→ **What the task asks**
Give back, unchanged, each line from the one containing "What FreeCAD Python" through the last line of the entries below.

→ **Record set**

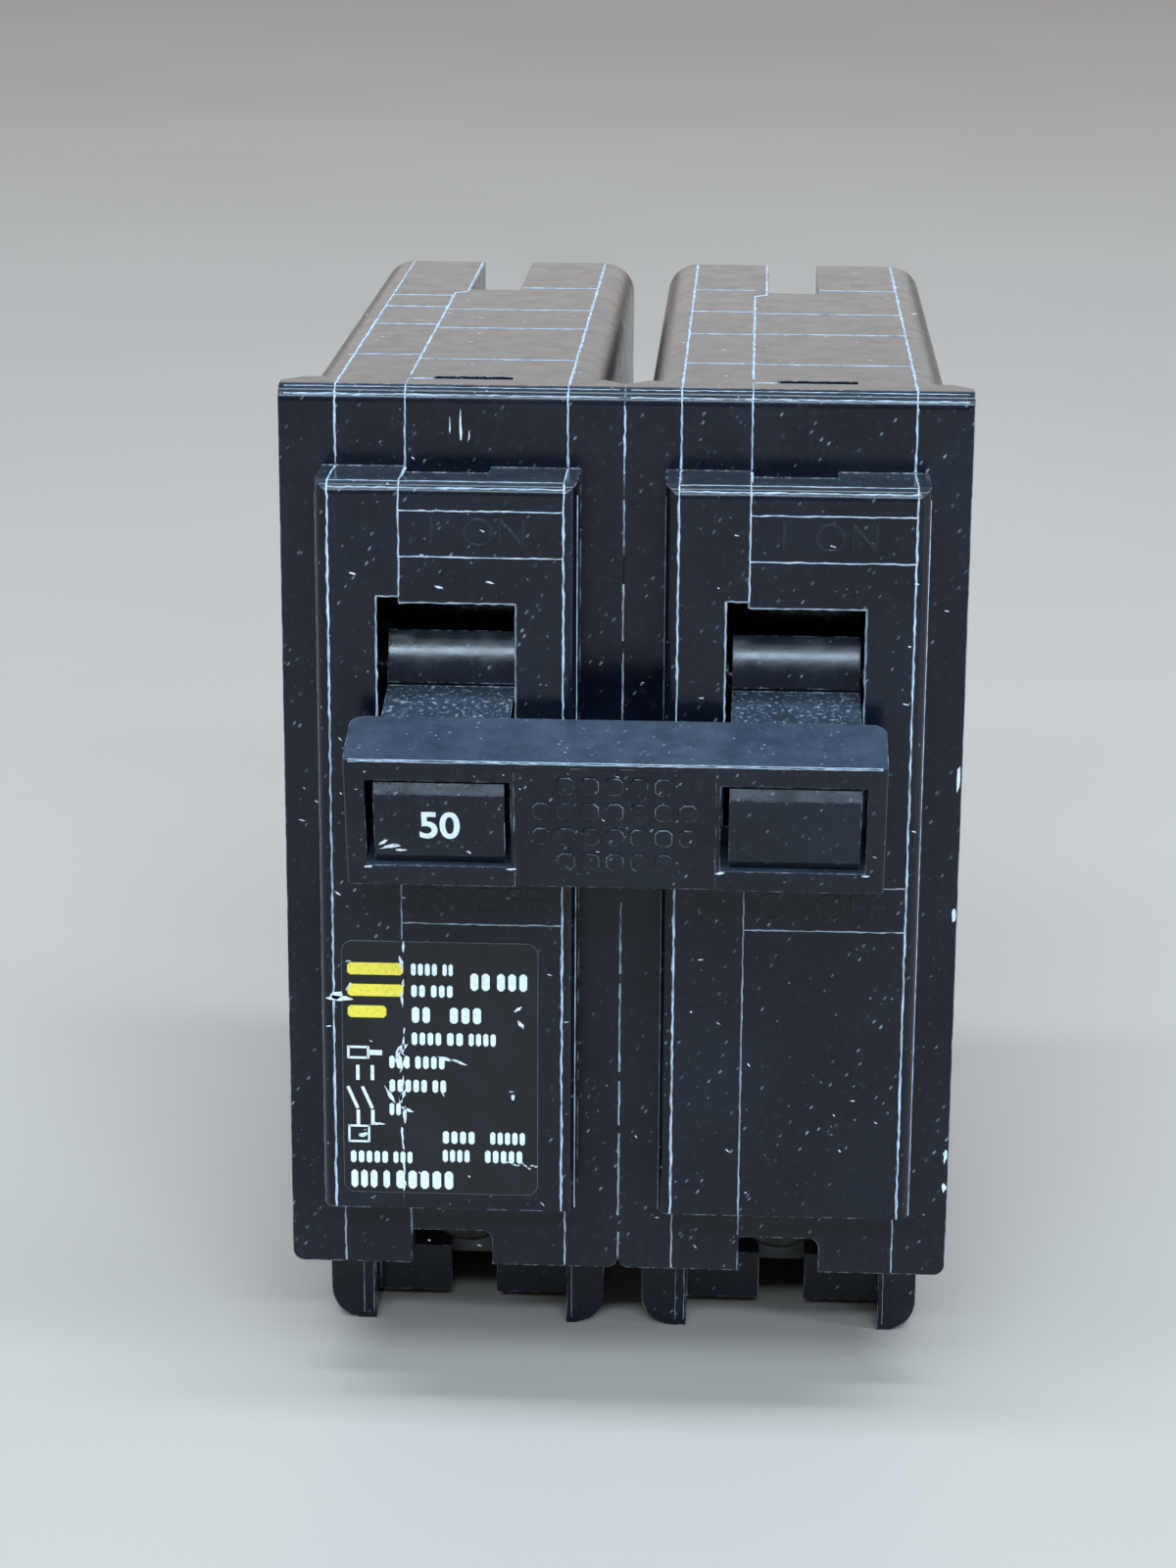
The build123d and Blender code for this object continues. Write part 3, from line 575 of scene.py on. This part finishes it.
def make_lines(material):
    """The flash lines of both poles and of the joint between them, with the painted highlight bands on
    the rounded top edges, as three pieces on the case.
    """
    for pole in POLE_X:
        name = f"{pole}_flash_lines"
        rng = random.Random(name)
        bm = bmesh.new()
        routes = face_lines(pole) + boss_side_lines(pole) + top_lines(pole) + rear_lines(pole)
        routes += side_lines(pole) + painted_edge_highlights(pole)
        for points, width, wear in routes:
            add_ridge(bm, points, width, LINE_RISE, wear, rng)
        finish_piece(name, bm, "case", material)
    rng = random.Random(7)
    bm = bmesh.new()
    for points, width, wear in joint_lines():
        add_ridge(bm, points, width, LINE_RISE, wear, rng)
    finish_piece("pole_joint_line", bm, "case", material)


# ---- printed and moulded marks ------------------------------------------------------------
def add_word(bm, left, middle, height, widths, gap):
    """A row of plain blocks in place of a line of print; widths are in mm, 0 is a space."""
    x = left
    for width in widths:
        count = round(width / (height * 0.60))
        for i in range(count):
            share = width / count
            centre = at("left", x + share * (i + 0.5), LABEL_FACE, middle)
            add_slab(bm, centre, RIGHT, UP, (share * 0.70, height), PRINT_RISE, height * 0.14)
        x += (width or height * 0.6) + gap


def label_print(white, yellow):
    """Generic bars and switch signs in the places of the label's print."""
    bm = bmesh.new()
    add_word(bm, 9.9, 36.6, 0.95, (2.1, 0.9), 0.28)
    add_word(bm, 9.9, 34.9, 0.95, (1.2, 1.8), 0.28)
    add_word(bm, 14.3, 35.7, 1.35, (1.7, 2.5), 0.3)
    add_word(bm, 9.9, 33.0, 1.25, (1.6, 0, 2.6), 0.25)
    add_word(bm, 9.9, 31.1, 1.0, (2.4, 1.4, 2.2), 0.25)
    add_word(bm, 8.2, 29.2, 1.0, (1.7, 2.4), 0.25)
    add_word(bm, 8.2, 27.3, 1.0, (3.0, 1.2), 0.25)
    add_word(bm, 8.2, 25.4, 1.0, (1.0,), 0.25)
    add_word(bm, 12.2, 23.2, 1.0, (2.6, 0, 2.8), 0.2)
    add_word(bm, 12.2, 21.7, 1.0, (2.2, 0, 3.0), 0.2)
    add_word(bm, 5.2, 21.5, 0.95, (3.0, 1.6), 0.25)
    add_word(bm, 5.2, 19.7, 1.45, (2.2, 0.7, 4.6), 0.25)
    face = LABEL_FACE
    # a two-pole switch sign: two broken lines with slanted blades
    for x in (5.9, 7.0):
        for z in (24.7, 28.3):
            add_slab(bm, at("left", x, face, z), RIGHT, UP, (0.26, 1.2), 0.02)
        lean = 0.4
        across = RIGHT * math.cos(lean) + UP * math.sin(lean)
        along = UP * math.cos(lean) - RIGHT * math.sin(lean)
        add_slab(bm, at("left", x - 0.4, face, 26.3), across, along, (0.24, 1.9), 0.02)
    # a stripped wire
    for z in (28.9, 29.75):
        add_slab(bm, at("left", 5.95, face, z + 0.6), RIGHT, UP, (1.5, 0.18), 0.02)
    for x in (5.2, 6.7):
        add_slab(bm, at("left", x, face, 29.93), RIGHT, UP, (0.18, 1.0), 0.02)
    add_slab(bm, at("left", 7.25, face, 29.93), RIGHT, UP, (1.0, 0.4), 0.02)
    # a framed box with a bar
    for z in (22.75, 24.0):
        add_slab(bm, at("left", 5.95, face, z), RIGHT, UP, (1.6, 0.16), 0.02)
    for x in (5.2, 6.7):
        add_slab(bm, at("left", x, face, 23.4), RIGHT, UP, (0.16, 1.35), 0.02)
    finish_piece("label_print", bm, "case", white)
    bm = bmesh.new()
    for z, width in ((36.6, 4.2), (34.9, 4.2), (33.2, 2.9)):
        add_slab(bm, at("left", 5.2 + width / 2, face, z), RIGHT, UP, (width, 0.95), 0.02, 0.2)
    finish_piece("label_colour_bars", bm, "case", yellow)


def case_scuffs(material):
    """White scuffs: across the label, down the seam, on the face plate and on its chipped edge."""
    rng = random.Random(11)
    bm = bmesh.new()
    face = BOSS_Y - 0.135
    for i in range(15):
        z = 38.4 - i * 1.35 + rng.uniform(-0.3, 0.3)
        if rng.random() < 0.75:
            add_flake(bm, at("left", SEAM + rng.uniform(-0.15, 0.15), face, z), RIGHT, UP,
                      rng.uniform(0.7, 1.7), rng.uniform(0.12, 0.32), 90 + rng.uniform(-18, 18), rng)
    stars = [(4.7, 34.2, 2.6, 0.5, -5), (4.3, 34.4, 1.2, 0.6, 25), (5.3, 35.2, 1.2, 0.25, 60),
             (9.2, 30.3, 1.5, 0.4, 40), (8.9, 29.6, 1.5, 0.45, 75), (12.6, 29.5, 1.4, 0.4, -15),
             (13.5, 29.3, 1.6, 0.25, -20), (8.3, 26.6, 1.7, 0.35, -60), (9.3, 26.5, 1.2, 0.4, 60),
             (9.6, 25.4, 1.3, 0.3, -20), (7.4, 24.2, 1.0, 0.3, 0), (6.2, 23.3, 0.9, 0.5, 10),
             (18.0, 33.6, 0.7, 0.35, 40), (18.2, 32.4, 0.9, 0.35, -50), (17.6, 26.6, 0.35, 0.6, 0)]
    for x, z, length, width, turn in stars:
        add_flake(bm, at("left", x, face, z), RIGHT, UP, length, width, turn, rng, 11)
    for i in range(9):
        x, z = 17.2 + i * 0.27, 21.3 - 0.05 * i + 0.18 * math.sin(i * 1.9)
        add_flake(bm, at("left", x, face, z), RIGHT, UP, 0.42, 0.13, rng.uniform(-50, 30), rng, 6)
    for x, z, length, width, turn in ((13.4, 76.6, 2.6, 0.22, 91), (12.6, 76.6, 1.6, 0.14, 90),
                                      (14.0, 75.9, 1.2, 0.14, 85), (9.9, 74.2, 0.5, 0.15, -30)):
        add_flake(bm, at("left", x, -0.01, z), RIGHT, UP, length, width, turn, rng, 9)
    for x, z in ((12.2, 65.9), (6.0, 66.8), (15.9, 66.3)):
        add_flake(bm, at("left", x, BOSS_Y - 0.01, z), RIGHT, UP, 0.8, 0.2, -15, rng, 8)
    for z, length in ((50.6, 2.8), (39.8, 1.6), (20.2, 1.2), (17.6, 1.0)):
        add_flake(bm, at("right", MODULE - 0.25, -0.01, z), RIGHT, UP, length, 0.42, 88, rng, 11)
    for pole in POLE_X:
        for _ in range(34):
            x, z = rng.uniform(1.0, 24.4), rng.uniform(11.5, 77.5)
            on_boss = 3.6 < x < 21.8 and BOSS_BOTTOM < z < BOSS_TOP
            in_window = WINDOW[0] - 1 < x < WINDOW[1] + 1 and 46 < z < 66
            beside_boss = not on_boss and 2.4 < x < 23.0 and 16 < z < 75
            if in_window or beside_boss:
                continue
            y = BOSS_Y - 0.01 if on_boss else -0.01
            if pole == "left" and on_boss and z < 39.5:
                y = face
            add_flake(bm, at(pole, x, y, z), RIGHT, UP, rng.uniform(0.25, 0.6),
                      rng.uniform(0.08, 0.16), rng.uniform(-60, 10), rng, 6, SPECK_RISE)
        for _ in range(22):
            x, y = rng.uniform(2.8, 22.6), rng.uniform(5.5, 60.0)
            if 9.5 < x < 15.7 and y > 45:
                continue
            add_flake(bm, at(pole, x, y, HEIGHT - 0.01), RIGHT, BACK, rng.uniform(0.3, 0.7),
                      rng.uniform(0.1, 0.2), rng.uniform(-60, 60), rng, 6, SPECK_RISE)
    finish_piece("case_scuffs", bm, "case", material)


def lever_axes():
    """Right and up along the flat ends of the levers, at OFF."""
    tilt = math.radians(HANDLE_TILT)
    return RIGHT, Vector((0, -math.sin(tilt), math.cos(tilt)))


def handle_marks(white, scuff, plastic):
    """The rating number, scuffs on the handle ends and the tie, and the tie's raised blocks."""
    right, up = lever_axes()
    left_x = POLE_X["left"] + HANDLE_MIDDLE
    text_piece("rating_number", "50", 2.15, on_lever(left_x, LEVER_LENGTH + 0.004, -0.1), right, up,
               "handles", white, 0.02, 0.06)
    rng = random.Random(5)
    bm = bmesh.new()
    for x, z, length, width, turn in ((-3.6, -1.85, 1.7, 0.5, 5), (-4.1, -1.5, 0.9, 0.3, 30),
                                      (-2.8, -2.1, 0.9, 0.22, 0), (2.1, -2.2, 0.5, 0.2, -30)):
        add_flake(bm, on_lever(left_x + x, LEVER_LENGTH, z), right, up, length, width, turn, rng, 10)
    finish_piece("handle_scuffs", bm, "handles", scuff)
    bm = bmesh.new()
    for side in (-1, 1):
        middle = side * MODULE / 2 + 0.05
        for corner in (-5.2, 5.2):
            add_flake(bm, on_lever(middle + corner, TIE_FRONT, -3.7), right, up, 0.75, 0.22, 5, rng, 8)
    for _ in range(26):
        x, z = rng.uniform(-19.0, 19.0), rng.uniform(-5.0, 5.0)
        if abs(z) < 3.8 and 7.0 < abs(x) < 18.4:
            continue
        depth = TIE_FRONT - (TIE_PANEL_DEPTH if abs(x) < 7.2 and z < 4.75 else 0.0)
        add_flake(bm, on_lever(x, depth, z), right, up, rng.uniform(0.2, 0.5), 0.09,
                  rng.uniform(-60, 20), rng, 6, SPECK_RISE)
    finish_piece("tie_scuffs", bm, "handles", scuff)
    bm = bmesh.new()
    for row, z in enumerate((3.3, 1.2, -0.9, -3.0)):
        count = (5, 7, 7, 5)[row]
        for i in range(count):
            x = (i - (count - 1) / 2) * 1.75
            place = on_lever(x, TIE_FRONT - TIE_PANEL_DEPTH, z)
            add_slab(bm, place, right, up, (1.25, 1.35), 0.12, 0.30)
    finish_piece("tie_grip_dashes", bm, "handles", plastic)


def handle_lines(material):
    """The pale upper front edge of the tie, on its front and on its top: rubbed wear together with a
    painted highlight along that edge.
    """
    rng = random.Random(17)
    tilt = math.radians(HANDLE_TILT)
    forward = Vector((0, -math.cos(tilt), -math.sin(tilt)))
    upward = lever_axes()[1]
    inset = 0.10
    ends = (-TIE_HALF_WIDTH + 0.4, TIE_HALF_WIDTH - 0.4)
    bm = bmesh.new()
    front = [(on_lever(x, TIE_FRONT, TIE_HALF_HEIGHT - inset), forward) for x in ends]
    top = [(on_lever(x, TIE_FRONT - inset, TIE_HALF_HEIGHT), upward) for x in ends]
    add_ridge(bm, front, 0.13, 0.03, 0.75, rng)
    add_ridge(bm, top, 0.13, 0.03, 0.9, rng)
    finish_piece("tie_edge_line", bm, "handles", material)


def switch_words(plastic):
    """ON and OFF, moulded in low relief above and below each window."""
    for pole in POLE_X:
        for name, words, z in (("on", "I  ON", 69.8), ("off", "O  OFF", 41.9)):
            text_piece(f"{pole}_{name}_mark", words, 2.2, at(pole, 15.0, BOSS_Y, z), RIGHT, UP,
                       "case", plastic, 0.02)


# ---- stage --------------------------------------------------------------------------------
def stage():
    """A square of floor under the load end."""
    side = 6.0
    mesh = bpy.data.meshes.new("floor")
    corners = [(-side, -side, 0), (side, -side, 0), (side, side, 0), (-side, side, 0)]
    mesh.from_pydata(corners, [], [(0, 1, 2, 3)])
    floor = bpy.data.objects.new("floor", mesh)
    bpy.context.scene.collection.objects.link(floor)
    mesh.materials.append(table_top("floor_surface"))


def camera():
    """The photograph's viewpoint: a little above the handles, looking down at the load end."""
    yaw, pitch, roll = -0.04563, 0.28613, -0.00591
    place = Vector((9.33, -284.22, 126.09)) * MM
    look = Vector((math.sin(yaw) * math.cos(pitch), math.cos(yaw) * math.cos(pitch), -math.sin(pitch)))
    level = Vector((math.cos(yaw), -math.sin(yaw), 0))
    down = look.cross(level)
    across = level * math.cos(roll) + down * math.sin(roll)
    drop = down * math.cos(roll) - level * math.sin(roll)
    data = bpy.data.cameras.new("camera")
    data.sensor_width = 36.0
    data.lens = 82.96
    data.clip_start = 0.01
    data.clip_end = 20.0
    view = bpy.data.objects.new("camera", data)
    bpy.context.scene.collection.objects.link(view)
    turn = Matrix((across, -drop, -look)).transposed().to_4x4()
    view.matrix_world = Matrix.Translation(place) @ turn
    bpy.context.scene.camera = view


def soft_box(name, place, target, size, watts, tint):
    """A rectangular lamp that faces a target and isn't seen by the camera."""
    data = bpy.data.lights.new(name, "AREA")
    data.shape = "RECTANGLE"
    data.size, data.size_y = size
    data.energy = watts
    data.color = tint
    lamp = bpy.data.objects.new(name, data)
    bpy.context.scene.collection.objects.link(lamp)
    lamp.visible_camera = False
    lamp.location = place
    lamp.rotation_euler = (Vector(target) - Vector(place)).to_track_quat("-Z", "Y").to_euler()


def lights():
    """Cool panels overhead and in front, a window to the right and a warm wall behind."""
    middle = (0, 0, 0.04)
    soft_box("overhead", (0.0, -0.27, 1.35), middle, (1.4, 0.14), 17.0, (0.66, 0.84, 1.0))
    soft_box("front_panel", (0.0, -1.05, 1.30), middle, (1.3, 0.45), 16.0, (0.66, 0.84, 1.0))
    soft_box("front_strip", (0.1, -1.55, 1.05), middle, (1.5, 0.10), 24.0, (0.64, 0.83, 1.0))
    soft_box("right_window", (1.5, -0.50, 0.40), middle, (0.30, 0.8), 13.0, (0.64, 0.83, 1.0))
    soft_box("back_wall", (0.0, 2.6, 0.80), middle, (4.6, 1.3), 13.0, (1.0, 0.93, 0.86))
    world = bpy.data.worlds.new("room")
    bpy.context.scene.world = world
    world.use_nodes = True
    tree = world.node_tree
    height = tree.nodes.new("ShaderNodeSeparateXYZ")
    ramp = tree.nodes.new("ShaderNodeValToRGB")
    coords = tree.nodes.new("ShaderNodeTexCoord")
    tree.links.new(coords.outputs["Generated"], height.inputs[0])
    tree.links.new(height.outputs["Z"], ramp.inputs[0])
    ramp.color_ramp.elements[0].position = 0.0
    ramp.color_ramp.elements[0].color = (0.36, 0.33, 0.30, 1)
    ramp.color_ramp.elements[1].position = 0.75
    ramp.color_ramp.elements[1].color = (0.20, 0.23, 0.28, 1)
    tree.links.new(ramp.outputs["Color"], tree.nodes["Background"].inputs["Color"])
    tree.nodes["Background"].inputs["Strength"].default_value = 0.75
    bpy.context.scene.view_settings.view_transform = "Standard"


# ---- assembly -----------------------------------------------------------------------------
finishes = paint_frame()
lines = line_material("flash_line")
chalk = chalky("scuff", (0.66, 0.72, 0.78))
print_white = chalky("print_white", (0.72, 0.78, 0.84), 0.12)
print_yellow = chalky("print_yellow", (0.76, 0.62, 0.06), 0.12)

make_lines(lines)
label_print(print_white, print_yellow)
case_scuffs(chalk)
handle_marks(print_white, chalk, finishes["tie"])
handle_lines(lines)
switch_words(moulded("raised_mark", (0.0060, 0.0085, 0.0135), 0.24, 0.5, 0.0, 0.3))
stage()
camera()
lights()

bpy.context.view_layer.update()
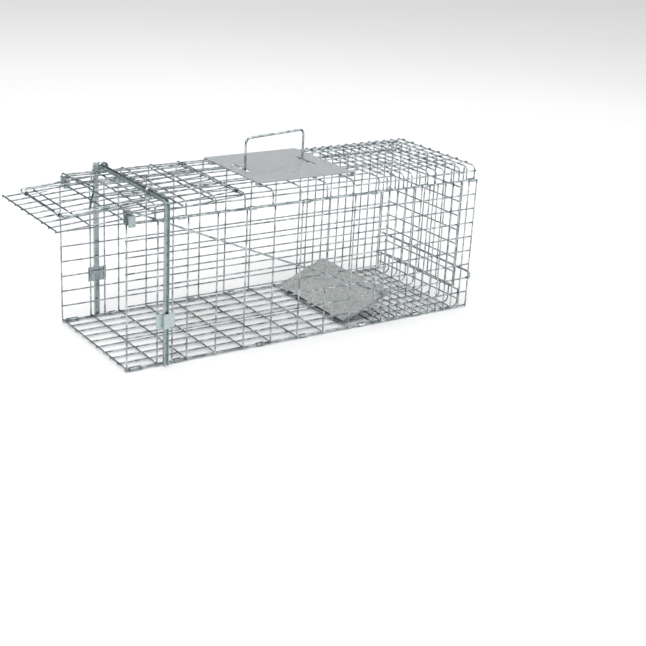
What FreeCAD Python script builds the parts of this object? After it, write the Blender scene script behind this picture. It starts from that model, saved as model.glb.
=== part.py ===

→ **Exercise response**
What FreeCAD Python script builds the parts of this object? After it, write the Blender scene script behind this picture. It starts from that model, saved as model.glb.
=== part.py ===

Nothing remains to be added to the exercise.